Since 2017, Ireland has mirrored the ‘Nordic Model’ for sex work legislation, which criminalises clients and third parties (managers, drivers, landlords), but ostensibly decriminalises workers. Unfortunately, as Ibram’s death highlights, this model endangers sex workers. SWAI say that clients being criminalised means ‘the industry is pushed underground, away from services that can help a worker in an exploitative situation’.
When clients are criminalised, they become harder to find, meaning sex workers need to work longer hours for the same income. Clients that remain visible likely have less to lose from a run-in with police, and thus, are more likely to have a violent criminal past. Criminalised clients are more likely to want to operate in secluded spots, with lone workers less likely to draw police attention, placing those workers in danger. Less clients mean workers are more desperate, which gives clients all the bargaining power and forces workers to compromise on their terms to get business. Finally, workers often take clients’ personal details to screen them for safety among their colleagues. A criminalised client will not give out his details.
…50% of sex workers did not know their rights, and some had fallen victim to officers manipulating legal information
And it is not just clients who sex workers under the Nordic model must fear. Although workers are decriminalised, the 2022 ‘I Must Be Some Person’ report, found that, in Ireland, 80% of workers interviewed remained overpoliced. It found that 50% of sex workers did not know their rights, and some had fallen victim to officers manipulating legal information. It reported a ‘pattern’ of gardaí seeking to avail of sex workers’ services, and of female gardaí shaming sex workers for their choices. Its most common finding, however, was problems with Irish ‘brothel-keeping laws’, wherein Ireland fails to distinguish between coerced and consensual brothels.

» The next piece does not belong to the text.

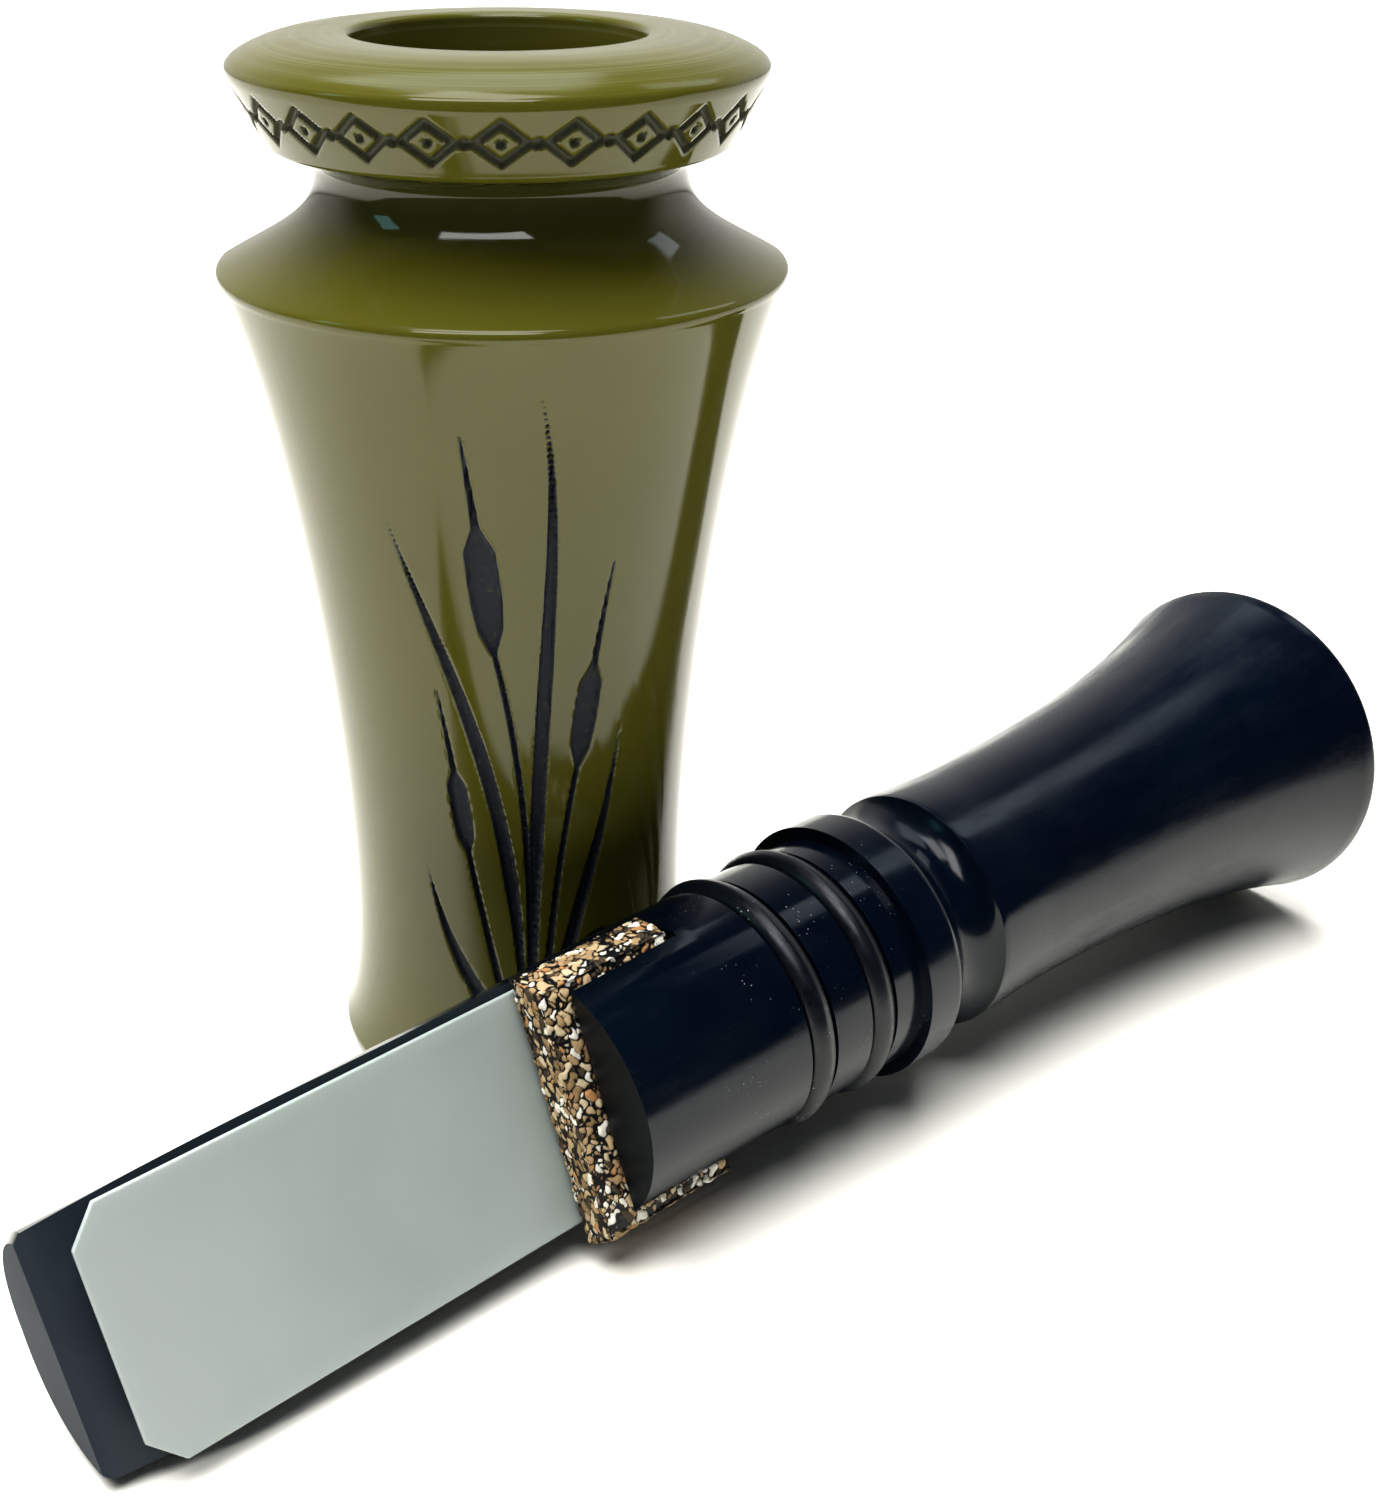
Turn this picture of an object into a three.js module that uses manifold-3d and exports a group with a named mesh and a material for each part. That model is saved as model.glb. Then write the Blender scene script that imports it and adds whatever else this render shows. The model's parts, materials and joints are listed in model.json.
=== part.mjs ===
// Single-reed duck call, taken apart: the barrel stands on its mouthpiece end and the insert lies
// in front of it, reed side up. Millimetres, +Z up. The origin is on the ground, under the middle
// of the box round the whole call.
import * as THREE from "three";
import { mergeVertices } from "three/addons/utils/BufferGeometryUtils.js";
import Module from "manifold-3d";

// Barrel, from the mouthpiece end on the ground up to the lanyard ring.
const BORE_R = 8.0;
const EDGE_BREAK = 0.35;
const FOOT_R = 12.2;
const FOOT_ROUND = 0.9;
const WAIST_R = 10.87;
const WAIST_Z = 12;
const FLARE_R = 16.1;
const FLARE_Z = 51.2;
const NECK_R = 10.46;
const NECK_Z = 56.8;
const BAND_LOW_R = 13.0;
const BAND_LOW_Z = 58.6;
const RING_R = 14.76;
const RING_Z = 62.0;
const BARREL_H = 63.8;
const BARREL_SIDES = 56;
const BARREL_STEPS = 5;

// How the barrel's outline curves: each run is how far, as (radius, height), a curve keeps its
// direction from the point that it leaves or meets.
const FOOT_RUN = new THREE.Vector2(1.0, 2.3);
const WAIST_RUN_DOWN = 5;
const WAIST_RUN_UP = 13;
const FLARE_RUN = new THREE.Vector2(2.95, 7.2);
const LIP_BULGE = new THREE.Vector2(0.35, 0.55);
const LIP_END = new THREE.Vector2(-0.15, 0.8);
const SHOULDER_RUN = new THREE.Vector2(2.45, 1.6);
const NECK_RUN_DOWN = 1.9;
const NECK_RUN_UP = 0.9;
const UNDERCUT_RUN = new THREE.Vector2(1.6, 0.2);
const BAND_CHAMFER = 0.3;
const BAND_BULGE = new THREE.Vector2(0.75, 1.4);
const RING_CHAMFER = new THREE.Vector2(0.12, 0.25);
const RING_RUN_UP = 1.0;
const TOP_RUN_OUT = 1.3;
const TOP_FLAT_R = 12.4;

// Insert, measured along its axis from the tip of the tone board to the mouth of the bell.
const TENON_R = 7.87;
const TIP_ROUND = 0.45;
const STOPPER_FRONT = 32.0;
const GROOVE_R = 6.0;
const GROOVE_HALF_W = 1.3;
const ORING_AT = [45.5, 50.6];
const COLLAR_FRONT = 53.9;
const COLLAR_R = 8.69;
const COVE_AT = 59.1;
const COVE_R = 6.85;
const BEAD_AT = 61.5;
const BEAD_R = 8.18;
const BELL_WAIST_AT = 66;
const BELL_WAIST_R = 8.0;
const BELL_R = 11.85;
const RIM_ROUND = 0.55;
const INSERT_L = 97.5;
const INSERT_SIDES = 48;
const INSERT_STEPS = 6;

// How the insert's outline curves, with runs as (radius, length along the axis).
const COLLAR_CHAMFER = new THREE.Vector2(0.25, 0.35);
const COLLAR_L = 2.4;
const COLLAR_RUN = new THREE.Vector2(0.1, 1.2);
const COVE_RUN_FRONT = 1.8;
const COVE_RUN_BACK = 1.4;
const BEAD_RUN = new THREE.Vector2(0.5, 0.2);
const BEAD_FRONT = 0.2;
const BEAD_BACK = 0.3;
const BELL_RUN_FRONT = 12;
const BELL_RUN_BACK = new THREE.Vector2(2.75, 8.45);

// Sound channel: open under the reed, then a round bore that widens through the bell.
const CHANNEL_TIP = 5.5;
const CHANNEL_FULL = 14;
const CHANNEL_R = 3.5;
const CONE_START = 60;
const MOUTH_R = 7.2;
const MOUTH_LIP = new THREE.Vector2(0.9, 0.8);
const MOUTH_LIP_BULGE = 0.2;
const CHANNEL_RAMP = 3;
const CHANNEL_SIDES = 24;
const CHANNEL_STEPS = 4;

// Tone board face, reed and cork wedge.
const FACE_AT_CORK = -0.06;
const FACE_TILT = 0.0358;
const FACE_CURVE_START = 22;
const FACE_DROP = 1.65;
const FACE_FALL_PAST_TIP = 0.4;
const FACE_CURVE_STEPS = 10;
const GAP = 0.3;
const REED_TIP = 2.0;
const REED_BACK = 39.8;
const REED_W = 14.8;
const REED_T = 0.36;
const REED_CLIP_ALONG = 1.75;
const REED_CLIP_ACROSS = 1.9;
const CORK_FRONT = 29.9;
const CORK_L = 9.8;
const CORK_T = 2.6;
const CORK_R = 8.0;
const CORK_STEPS = 6;
const SLOT_END = 40.2;
const SLOT_H = GAP + REED_T + GAP + CORK_T + GAP;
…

‘Brothel-keeping’ in Ireland is defined as two or more sex workers living together, whereby each is seen as a third-party aid to the other. It is often desirable for sex workers to live with other sex workers. Having a friend in the next room when one is working is a good way to protect against abusive clients, and can directly prevent the murder of sex workers. ‘Everywhere the so-called Nordic model has been passed, sex workers have been murdered,’ said SWAI’s statement. ‘It has happened in France, it has happened in Sweden, and now it has happened here.’ The alternative for which they call is full decriminalisation, but there is much confusion in the general public about how this looks.
Legalisation means that sex work is legal under certain conditions, but, by default, the sex worker remains criminalised, and can only escape this by jumping several hurdles
Contrary to popular belief, this is not the model in the Netherlands and Germany, which is called ‘legalisation’. Legalisation means that sex work is legal under certain conditions, but, by default, the sex worker remains criminalised, and can only escape this by jumping several hurdles. Furthermore, these hurdles are only accessible to the most privileged sex workers, making the already vulnerable even moreso. To become decriminalised under this model, one must have a licence, which requires good knowledge of a country’s native language, and the ability to navigate vast bureaucracies. One must also only work within certain zones, which tend to be urban and expensive to live in or to access via commuting. Working in those areas is more expensive still. For example, rent in a window in the Red Light District can be €80-160 per shift, payable in advance. Mandatory STI testing needed to maintain a licence can deter people from getting tested, due to fear of losing said licence. In addition, regular drug testing means that sex workers with addiction problems cannot escape criminalisation. To the most vulnerable workers, legalisation equates to criminalisation.
By contrast, under full decriminalisation (active in only a single European country, Belgium), sex work and all peripheral activities are decriminalised, which provides a much greater base of physical safety for workers. There are light regulations, however, these should be implemented only with sex worker collaboration, to guarantee that they are geared solely towards protecting them. For example, sex workers in New Zealand, whose decriminalisation laws were implemented in conjunction with the New Zealand Collective of Prostitutes, can leave sex work and immediately access social security with no penalty for having ‘voluntarily’ left their job. They also fall within labour law and have workers’ rights. Most importantly though, they can live and work together, which will reduce the likelihood of fatal violent attacks.
Of course, those who advocate for the Nordic model see it as protective of workers in the long-run, curbing demand to end supply, eventually causing the death of the industry. However, as UK sex workers Mac and Smith write, there will be no end to sex work when factors persist which make sex workers vulnerable. The only way to end sex work is to give vulnerable women more supports. The Nordic model only serves to take supports away. Ibram has not been the first to be affected by this, but we must work to ensure she is the last.